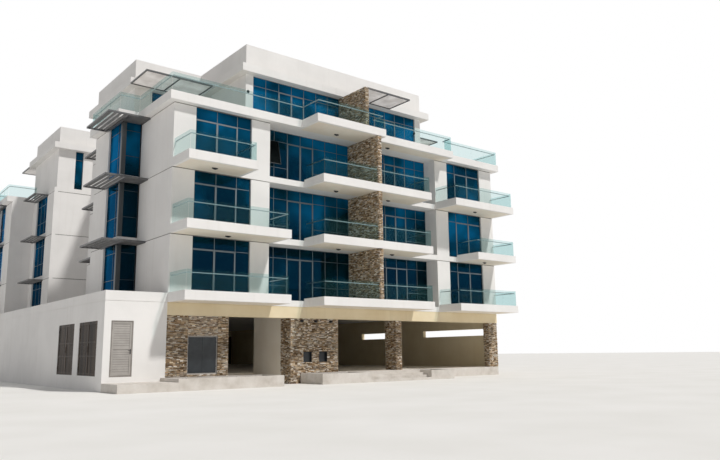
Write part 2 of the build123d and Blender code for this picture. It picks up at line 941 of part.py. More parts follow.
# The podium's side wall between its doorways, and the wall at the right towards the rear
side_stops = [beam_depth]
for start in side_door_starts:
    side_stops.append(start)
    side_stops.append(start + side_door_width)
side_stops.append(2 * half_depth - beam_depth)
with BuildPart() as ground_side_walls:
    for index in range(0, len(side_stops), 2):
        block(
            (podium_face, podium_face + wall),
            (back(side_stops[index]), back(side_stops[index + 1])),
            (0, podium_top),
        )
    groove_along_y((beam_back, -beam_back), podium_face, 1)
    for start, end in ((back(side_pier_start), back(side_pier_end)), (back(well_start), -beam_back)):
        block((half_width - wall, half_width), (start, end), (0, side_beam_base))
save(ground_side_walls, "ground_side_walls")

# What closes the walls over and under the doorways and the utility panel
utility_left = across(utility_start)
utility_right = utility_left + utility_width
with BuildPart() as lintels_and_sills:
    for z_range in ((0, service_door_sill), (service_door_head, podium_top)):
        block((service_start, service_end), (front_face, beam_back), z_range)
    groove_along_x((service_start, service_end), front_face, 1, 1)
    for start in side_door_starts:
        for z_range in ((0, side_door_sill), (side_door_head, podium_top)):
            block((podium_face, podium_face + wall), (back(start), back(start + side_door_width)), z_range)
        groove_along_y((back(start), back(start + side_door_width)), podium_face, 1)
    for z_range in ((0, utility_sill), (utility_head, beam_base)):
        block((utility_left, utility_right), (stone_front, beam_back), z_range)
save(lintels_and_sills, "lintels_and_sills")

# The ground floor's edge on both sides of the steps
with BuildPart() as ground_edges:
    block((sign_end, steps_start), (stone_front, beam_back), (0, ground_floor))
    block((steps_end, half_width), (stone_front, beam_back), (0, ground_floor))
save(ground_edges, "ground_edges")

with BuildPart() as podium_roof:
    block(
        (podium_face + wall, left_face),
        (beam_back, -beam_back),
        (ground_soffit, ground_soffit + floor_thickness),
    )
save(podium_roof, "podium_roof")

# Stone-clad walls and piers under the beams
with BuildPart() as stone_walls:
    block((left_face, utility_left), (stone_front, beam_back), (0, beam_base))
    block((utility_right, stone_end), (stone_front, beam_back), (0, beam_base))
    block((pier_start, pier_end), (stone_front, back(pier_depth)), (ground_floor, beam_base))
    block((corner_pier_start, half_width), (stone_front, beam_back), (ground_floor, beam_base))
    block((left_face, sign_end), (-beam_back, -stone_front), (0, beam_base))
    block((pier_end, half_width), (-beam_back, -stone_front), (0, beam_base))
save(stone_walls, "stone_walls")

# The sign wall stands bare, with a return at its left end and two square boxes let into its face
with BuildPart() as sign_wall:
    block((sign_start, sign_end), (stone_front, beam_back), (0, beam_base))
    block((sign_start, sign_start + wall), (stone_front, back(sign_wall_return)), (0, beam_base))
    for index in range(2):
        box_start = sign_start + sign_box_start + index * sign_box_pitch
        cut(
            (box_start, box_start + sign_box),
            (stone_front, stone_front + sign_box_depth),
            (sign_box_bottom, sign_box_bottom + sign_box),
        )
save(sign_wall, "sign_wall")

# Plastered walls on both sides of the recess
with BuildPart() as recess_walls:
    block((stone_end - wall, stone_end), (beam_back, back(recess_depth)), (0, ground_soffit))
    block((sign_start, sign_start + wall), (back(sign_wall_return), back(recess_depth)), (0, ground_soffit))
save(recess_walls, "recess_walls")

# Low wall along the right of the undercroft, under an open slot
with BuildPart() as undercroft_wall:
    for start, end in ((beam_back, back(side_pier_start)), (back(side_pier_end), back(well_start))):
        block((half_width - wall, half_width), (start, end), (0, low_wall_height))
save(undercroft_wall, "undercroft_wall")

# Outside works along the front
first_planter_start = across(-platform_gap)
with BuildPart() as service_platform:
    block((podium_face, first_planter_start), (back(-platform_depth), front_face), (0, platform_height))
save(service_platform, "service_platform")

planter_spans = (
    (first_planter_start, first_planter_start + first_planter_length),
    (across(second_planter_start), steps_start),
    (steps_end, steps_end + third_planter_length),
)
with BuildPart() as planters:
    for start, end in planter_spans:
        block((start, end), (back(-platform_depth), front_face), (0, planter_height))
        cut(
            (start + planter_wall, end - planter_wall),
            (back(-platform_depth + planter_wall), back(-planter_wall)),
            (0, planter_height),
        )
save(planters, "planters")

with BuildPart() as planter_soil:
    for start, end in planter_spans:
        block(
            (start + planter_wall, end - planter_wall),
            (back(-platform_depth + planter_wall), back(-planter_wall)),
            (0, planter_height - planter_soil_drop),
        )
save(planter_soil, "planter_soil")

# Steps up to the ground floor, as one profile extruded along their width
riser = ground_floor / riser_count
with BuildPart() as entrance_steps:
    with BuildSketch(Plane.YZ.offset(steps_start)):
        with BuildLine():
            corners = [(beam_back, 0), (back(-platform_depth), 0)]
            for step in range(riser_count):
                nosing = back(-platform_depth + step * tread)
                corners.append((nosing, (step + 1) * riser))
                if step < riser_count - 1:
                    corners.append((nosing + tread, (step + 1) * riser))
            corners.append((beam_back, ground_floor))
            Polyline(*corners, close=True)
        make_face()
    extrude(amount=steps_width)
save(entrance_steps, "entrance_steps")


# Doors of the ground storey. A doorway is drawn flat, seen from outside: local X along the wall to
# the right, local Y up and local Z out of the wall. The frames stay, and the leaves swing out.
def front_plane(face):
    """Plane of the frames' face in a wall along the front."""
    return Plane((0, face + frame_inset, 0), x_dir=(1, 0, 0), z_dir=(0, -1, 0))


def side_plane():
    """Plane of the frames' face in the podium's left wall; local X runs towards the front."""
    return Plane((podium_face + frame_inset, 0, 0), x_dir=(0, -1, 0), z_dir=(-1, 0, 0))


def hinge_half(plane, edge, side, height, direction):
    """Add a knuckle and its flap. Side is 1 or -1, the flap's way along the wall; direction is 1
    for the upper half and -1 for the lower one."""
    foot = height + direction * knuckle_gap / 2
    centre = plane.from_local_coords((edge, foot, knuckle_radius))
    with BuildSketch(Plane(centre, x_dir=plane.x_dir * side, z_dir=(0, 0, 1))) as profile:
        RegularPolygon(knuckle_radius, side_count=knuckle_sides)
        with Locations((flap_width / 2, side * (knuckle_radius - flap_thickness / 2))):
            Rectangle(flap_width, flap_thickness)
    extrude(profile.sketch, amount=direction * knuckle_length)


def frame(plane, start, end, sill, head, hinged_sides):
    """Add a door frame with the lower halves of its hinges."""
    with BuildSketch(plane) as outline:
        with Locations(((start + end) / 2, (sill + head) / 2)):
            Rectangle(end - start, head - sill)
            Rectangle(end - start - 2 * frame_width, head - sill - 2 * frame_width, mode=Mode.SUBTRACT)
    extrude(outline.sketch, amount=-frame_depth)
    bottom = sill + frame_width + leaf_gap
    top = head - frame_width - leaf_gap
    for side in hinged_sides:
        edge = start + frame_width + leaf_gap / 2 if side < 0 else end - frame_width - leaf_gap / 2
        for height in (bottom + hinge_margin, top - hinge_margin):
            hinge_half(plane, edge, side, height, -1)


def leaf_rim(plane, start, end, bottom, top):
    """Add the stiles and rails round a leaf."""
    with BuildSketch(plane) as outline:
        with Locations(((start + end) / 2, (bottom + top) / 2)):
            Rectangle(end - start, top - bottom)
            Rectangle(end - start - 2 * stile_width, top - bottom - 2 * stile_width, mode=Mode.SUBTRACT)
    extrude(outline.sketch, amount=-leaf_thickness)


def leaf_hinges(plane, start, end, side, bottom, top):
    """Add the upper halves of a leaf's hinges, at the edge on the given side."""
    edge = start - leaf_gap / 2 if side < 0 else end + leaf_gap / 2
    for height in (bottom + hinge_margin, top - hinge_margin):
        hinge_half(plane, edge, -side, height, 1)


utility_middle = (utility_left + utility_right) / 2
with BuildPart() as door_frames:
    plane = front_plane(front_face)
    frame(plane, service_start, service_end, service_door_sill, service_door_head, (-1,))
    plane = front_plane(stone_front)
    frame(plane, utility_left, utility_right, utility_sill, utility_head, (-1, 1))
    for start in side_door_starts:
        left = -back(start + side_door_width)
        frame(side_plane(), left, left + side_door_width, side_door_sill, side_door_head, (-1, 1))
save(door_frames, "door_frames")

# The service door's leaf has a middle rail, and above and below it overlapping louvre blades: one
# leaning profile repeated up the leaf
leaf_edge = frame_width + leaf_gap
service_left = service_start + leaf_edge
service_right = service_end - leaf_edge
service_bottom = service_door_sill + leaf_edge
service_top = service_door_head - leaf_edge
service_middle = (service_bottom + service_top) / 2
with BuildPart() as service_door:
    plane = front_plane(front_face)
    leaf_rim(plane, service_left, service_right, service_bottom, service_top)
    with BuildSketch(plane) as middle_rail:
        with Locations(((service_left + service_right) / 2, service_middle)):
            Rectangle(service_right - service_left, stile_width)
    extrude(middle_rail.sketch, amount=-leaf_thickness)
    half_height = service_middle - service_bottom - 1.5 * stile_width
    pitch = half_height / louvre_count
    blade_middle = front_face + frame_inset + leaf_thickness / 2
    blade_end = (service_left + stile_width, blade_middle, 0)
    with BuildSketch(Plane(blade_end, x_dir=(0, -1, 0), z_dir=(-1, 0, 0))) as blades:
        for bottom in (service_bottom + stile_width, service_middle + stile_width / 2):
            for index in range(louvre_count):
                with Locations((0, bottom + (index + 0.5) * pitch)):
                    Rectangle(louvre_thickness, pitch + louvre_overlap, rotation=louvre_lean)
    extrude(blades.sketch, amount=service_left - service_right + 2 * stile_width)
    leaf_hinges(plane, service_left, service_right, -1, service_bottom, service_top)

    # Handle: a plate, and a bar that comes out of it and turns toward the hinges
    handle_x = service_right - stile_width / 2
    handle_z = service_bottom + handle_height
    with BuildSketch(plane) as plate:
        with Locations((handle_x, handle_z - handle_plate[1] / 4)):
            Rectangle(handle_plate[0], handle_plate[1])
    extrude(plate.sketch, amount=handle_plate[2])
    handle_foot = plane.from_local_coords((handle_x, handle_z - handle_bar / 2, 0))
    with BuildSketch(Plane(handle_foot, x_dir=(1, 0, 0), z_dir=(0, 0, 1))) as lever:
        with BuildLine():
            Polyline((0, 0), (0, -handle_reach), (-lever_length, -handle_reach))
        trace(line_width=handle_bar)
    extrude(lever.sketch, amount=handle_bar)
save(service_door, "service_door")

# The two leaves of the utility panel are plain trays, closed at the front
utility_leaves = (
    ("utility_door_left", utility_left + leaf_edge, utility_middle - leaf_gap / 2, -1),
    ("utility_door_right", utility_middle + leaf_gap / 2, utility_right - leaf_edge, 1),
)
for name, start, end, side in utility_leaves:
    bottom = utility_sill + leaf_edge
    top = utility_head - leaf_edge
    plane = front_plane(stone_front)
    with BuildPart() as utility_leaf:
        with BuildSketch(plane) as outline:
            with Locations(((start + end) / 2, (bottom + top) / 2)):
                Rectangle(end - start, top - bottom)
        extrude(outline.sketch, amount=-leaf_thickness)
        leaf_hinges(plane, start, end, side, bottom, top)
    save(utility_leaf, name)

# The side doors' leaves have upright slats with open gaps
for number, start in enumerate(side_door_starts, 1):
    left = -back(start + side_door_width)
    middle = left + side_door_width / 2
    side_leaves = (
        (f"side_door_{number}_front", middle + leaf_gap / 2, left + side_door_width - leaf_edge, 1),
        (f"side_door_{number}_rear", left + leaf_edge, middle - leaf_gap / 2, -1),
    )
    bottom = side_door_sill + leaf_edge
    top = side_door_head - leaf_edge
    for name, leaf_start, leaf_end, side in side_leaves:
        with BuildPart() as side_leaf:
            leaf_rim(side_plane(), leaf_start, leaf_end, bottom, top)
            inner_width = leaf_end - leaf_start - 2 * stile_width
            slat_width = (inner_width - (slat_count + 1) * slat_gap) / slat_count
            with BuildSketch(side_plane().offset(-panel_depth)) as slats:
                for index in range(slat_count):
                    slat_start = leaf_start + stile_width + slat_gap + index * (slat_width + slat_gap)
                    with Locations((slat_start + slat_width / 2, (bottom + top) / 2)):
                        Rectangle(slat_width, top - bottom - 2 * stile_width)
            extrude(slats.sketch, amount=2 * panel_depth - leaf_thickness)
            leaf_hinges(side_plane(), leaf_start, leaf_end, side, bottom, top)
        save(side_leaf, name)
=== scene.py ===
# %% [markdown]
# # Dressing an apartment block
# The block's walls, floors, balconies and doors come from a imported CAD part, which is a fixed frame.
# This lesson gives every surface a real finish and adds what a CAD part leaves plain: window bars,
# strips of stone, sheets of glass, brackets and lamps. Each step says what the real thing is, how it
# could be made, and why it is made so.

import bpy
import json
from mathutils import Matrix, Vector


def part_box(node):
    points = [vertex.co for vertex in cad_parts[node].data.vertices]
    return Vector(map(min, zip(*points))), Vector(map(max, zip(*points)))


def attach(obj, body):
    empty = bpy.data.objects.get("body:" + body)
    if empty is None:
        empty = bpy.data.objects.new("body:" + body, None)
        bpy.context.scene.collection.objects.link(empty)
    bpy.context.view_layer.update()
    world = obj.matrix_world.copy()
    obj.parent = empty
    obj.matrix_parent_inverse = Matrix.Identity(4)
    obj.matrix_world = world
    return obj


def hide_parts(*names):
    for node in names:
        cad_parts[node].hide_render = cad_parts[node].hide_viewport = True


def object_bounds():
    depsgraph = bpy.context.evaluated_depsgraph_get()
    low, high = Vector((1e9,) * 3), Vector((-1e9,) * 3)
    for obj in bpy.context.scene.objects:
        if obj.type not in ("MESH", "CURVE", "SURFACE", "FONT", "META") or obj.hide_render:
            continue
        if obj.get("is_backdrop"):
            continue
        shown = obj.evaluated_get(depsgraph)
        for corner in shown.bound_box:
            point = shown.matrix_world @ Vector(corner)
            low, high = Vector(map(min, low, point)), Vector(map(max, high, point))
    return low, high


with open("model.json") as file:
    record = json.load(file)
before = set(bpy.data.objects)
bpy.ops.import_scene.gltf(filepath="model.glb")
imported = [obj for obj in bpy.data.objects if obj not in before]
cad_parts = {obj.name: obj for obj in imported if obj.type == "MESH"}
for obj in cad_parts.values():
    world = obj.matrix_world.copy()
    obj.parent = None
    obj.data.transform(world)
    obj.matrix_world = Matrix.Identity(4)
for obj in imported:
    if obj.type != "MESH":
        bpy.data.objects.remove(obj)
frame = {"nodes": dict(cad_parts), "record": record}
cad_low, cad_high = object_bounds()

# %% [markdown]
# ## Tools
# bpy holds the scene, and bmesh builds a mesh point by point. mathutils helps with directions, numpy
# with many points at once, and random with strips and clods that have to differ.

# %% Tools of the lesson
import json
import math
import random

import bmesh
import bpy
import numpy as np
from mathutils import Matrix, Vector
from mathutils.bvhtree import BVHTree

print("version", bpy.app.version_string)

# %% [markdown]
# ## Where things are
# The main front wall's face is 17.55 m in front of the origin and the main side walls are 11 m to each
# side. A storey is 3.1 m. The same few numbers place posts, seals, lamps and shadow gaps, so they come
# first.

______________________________

### EXERCISE AIM
Gather every line from the listing above in which "record" appears, and copy those lines.

### RESULT OF THIS TASK
    record = json.load(file)
frame = {"nodes": dict(cad_parts), "record": record}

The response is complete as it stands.